Richard J. Cardamone, J.

Author: Cardamone

 This is an article 78 proceeding instituted by petitioners Anthony Fonseca and William S'Doia, doing business as S. & D. Construction Company, against the Board of Education of the Rome City School District and B. S. McCarey Company, Inc., respondents.

The respondent Board of Education of Rome awarded the general contract for the construction of a 29-room elementary school in the City of Rome in August, 1968. Petitioners contend that their bid, submitted on August 1, 1968 in the amount of $968,000, was the lowest bid submitted. On August 8, 1968 the respondent Board of Education of Rome awarded the contract for the general construction of the school to B. S. McCarey Company, Inc., the other respondent herein. Petitioners state in their moving papers that the base bid of McCarey was $970,937 and that the award to McCarey was a violation of section 103 of the General Municipal Law which mandates the contract be awarded to the lowest responsible bidder.

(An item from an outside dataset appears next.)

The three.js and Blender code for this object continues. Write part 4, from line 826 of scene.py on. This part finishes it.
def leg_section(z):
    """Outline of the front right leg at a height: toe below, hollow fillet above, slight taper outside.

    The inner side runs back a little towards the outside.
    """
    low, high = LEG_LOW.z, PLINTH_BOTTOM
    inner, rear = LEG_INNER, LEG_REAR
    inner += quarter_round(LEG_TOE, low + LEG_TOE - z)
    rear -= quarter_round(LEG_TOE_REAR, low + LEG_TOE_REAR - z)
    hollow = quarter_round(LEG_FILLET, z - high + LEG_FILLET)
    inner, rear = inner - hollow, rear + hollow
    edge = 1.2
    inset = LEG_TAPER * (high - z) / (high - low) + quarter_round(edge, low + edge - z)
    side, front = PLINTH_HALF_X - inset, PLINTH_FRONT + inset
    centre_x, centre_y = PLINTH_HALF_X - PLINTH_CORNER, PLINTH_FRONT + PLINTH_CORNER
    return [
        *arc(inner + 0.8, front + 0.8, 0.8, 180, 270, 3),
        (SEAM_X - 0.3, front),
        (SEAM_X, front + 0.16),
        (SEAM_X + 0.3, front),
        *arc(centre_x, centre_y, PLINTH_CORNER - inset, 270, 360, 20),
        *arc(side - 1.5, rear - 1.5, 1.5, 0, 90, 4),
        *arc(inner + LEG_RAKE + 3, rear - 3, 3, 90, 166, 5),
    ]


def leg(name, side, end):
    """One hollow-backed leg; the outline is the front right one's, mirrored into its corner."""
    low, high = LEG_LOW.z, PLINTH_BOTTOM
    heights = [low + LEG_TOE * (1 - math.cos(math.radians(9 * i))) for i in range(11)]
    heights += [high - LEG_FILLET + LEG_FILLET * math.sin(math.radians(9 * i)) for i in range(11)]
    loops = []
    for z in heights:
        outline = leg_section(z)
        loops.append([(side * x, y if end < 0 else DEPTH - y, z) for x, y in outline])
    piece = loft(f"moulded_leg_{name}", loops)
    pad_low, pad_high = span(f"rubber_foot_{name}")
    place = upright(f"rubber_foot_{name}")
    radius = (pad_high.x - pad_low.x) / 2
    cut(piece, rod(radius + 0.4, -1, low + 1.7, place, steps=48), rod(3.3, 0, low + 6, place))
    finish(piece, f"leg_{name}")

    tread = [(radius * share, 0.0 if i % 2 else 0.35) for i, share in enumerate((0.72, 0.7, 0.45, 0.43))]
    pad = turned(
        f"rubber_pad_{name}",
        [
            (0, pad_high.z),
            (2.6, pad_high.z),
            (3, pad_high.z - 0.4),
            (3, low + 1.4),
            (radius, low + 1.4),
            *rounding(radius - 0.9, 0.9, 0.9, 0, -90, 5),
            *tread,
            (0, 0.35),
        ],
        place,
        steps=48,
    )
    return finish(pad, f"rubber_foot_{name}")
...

The petitioners claim that: (1) the only justification for the award to respondent McCarey was on the basis of including the amount of a deductible item dealing with the facing for the said school; (2) the respondent board had no authority to exercise any option as to alternates; (3) if the said respondent chose to consider "alternates" the same should have been selected in numerical order, as indicated in the specifications for the project; (4) prior deductible "alternates" were by-passed by the board in order to find and reach an item wherein the net bid of respondent McCarey became lower than the comparable net bid of petitioners; (5) eight items of alternate deductions were passed over to arrive at an "alternate" regarding the facing of the new school to provide a net bid lower for McCarey; (6) such action on the part of the said School Board was arbitrary and capricious and outside the scope of their discretion; and, finally, (7) petitioners ask that the contract as awarded be set aside and that the Board of Education of the Rome School District be directed to award the contract for the construction of this elementary school to the petitioners.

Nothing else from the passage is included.